Given problem:
Set down the lines from the one containing "const collarFoot = BASE_THICKNESS" to the one containing "cad_parts[node].hide_render = cad_parts[node].hide_viewport", both lines included, exactly as they stand and with no other lines.
┄┄┄┄┄┄
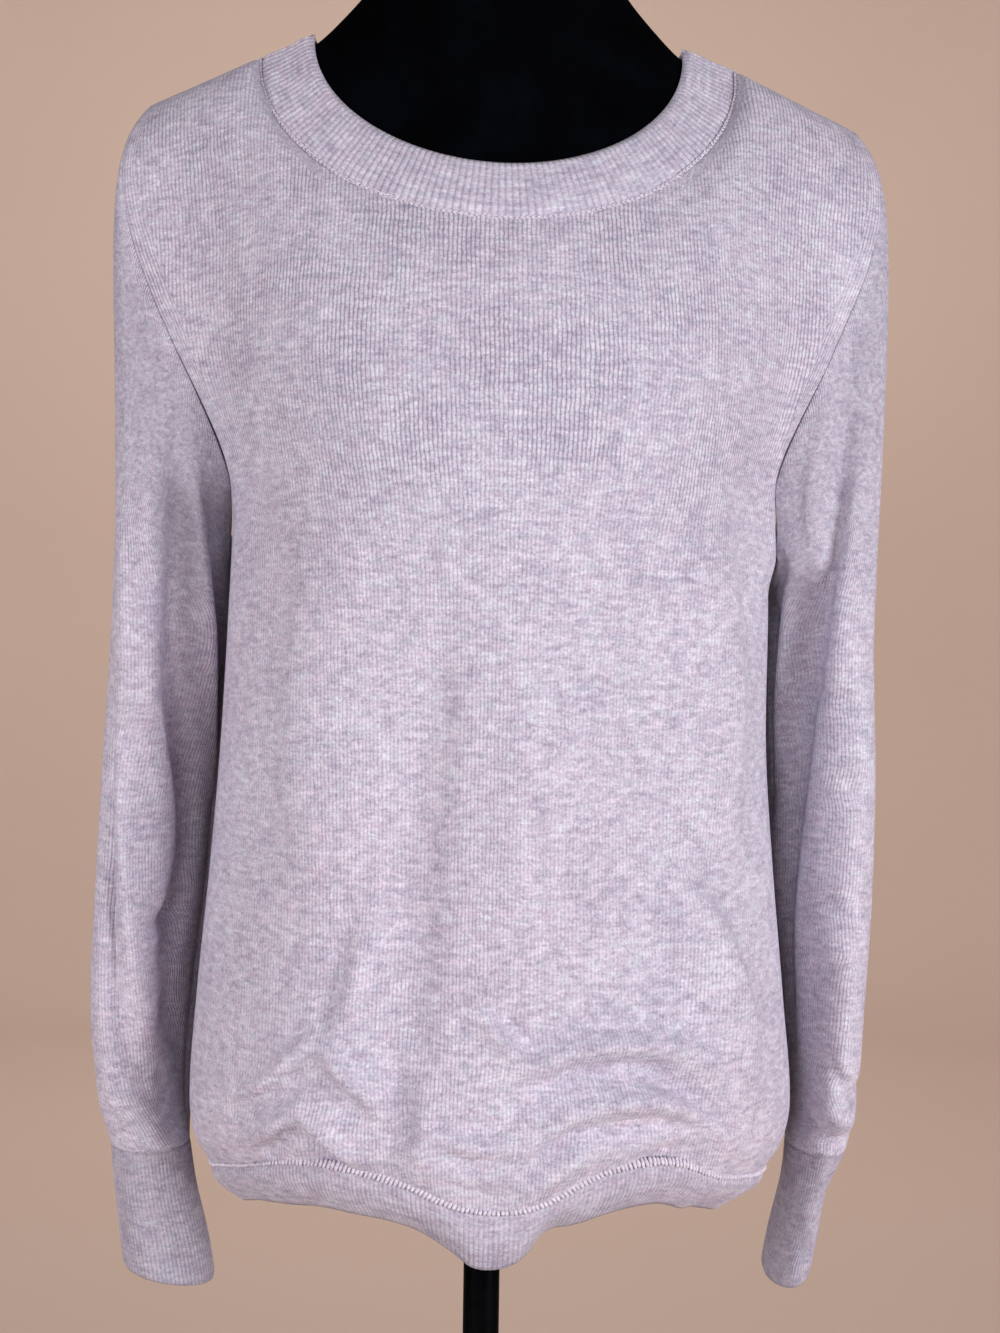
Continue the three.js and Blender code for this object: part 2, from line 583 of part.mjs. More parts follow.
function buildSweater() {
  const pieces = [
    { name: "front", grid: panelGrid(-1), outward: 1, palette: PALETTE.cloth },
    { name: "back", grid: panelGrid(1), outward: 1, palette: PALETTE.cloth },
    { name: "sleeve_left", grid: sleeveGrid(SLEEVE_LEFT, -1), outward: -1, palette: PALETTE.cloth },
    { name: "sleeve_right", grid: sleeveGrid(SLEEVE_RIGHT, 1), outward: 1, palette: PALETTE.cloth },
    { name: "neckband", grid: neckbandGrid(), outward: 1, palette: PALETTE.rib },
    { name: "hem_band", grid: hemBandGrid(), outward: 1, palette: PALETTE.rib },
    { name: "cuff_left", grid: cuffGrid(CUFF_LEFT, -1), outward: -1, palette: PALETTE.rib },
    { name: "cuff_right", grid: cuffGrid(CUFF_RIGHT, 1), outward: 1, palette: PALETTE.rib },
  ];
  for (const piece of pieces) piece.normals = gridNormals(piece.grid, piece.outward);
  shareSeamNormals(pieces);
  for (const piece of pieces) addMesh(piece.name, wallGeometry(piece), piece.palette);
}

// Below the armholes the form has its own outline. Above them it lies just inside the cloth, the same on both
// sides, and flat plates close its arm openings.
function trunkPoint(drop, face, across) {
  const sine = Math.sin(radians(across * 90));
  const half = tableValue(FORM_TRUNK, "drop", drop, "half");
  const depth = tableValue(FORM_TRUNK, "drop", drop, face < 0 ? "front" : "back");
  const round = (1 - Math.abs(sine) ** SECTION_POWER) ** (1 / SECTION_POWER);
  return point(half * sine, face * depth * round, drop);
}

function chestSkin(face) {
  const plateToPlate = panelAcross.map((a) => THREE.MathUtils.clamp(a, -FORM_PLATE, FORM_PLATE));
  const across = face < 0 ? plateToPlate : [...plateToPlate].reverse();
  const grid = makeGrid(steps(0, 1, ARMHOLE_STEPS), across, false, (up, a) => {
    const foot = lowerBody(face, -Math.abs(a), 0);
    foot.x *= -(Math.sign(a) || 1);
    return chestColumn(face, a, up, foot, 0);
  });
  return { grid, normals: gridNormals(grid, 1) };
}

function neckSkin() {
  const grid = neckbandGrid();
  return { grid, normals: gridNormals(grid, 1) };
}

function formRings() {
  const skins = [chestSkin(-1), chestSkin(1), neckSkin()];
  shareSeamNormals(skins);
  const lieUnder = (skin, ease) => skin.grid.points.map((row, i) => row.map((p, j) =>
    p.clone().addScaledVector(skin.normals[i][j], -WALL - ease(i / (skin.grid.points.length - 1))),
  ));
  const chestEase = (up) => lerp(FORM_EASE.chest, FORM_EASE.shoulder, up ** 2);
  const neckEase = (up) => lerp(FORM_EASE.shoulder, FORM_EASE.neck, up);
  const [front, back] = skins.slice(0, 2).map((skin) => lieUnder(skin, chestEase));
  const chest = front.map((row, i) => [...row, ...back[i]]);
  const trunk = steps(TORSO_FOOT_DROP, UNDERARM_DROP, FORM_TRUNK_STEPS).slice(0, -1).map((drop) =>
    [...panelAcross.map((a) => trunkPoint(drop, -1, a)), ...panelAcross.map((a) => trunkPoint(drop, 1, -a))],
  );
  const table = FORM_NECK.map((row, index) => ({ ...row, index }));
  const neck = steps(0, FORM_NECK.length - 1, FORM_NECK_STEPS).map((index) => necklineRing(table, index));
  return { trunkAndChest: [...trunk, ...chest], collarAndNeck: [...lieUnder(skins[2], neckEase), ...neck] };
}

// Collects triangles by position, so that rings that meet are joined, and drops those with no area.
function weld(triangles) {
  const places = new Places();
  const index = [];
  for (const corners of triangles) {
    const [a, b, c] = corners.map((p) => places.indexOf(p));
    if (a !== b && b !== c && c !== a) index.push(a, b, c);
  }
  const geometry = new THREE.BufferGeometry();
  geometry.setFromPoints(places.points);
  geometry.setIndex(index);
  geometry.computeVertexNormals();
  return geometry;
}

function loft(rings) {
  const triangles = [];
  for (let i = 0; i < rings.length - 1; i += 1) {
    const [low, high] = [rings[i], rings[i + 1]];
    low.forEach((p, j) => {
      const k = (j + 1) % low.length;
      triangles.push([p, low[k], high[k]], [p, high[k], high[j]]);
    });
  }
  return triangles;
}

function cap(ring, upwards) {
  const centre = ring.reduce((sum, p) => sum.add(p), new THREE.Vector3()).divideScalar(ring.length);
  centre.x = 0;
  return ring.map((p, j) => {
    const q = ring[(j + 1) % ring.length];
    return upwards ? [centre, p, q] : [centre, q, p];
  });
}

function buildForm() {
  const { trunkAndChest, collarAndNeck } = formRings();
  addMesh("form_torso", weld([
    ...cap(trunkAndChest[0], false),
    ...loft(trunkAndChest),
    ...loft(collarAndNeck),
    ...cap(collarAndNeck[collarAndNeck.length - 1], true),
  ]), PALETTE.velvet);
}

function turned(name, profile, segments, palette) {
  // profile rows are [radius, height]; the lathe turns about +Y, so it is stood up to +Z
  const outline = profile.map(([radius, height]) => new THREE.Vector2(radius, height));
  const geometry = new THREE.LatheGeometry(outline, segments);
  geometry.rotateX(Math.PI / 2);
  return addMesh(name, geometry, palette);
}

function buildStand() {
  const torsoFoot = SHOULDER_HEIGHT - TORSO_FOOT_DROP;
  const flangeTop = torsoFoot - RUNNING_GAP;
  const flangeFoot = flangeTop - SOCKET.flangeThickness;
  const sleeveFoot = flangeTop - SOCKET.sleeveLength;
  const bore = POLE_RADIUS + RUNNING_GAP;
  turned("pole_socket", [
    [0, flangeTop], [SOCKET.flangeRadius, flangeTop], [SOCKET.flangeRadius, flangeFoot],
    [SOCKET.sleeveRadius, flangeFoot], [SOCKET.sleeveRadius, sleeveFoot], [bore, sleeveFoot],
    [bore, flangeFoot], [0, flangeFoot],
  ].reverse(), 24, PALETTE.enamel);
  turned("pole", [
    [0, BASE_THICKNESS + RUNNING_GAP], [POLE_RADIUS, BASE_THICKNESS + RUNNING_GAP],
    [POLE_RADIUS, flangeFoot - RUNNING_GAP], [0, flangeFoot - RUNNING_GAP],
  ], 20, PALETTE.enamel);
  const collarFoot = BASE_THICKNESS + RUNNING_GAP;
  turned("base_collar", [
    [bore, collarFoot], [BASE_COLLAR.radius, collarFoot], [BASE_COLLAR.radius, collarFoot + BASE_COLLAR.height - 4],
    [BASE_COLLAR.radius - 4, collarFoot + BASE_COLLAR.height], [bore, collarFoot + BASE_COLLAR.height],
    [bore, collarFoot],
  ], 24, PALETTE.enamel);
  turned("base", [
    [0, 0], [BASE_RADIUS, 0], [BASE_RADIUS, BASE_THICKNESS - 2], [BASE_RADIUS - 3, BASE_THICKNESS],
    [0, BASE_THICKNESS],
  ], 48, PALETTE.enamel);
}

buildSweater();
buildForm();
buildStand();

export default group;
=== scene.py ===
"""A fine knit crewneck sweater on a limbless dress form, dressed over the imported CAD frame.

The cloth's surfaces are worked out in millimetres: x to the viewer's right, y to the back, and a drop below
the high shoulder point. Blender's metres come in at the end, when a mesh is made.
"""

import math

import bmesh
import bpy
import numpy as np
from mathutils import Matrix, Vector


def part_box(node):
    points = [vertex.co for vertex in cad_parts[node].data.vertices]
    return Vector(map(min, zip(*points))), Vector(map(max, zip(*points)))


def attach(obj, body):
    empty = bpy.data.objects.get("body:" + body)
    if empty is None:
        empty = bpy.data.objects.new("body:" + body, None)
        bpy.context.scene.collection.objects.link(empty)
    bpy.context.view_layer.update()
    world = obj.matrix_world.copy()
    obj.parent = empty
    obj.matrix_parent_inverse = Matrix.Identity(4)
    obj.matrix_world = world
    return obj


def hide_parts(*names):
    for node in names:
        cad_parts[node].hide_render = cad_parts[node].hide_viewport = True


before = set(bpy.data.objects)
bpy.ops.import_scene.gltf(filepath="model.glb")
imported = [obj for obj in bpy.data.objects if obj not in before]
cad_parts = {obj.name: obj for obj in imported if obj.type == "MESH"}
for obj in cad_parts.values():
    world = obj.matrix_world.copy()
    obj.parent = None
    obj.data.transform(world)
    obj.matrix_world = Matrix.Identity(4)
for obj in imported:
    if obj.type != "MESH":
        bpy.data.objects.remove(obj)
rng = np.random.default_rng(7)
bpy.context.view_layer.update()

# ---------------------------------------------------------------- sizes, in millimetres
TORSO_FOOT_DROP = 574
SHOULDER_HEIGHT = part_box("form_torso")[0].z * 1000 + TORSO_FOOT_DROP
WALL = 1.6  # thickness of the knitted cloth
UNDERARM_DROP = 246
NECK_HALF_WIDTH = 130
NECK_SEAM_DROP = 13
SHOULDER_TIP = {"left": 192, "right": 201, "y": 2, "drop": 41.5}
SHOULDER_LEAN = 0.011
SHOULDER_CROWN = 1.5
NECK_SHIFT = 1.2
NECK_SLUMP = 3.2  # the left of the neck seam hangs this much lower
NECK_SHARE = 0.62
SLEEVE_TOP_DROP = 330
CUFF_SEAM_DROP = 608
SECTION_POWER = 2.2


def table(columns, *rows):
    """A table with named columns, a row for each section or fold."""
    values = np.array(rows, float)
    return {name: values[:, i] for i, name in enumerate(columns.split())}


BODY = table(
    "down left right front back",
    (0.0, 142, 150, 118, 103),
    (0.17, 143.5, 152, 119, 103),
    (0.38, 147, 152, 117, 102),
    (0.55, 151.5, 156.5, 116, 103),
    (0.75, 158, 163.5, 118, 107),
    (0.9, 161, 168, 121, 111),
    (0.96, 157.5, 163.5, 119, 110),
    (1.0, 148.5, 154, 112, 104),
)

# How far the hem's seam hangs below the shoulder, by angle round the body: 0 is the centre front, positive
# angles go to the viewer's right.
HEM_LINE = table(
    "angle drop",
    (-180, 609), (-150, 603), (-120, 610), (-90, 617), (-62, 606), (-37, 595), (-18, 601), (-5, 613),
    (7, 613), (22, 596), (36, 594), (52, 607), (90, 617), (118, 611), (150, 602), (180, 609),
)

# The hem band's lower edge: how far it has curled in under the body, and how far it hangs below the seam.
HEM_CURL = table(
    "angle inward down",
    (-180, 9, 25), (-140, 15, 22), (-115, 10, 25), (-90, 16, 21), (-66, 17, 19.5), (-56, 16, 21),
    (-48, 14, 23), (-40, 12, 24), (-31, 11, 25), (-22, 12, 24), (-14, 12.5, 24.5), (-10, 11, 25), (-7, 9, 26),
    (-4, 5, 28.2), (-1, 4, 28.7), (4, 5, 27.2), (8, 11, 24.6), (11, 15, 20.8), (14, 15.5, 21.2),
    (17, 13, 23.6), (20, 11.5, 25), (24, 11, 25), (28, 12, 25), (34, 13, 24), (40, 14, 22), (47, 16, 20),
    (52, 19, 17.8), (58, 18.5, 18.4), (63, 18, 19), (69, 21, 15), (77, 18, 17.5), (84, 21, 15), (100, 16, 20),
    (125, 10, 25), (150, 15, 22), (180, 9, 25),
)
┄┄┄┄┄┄
Answer:
  const collarFoot = BASE_THICKNESS + RUNNING_GAP;
  turned("base_collar", [
    [bore, collarFoot], [BASE_COLLAR.radius, collarFoot], [BASE_COLLAR.radius, collarFoot + BASE_COLLAR.height - 4],
    [BASE_COLLAR.radius - 4, collarFoot + BASE_COLLAR.height], [bore, collarFoot + BASE_COLLAR.height],
    [bore, collarFoot],
  ], 24, PALETTE.enamel);
  turned("base", [
    [0, 0], [BASE_RADIUS, 0], [BASE_RADIUS, BASE_THICKNESS - 2], [BASE_RADIUS - 3, BASE_THICKNESS],
    [0, BASE_THICKNESS],
  ], 48, PALETTE.enamel);
}

buildSweater();
buildForm();
buildStand();

export default group;
=== scene.py ===
"""A fine knit crewneck sweater on a limbless dress form, dressed over the imported CAD frame.

The cloth's surfaces are worked out in millimetres: x to the viewer's right, y to the back, and a drop below
the high shoulder point. Blender's metres come in at the end, when a mesh is made.
"""

import math

import bmesh
import bpy
import numpy as np
from mathutils import Matrix, Vector


def part_box(node):
    points = [vertex.co for vertex in cad_parts[node].data.vertices]
    return Vector(map(min, zip(*points))), Vector(map(max, zip(*points)))


def attach(obj, body):
    empty = bpy.data.objects.get("body:" + body)
    if empty is None:
        empty = bpy.data.objects.new("body:" + body, None)
        bpy.context.scene.collection.objects.link(empty)
    bpy.context.view_layer.update()
    world = obj.matrix_world.copy()
    obj.parent = empty
    obj.matrix_parent_inverse = Matrix.Identity(4)
    obj.matrix_world = world
    return obj


def hide_parts(*names):
    for node in names:
        cad_parts[node].hide_render = cad_parts[node].hide_viewport = True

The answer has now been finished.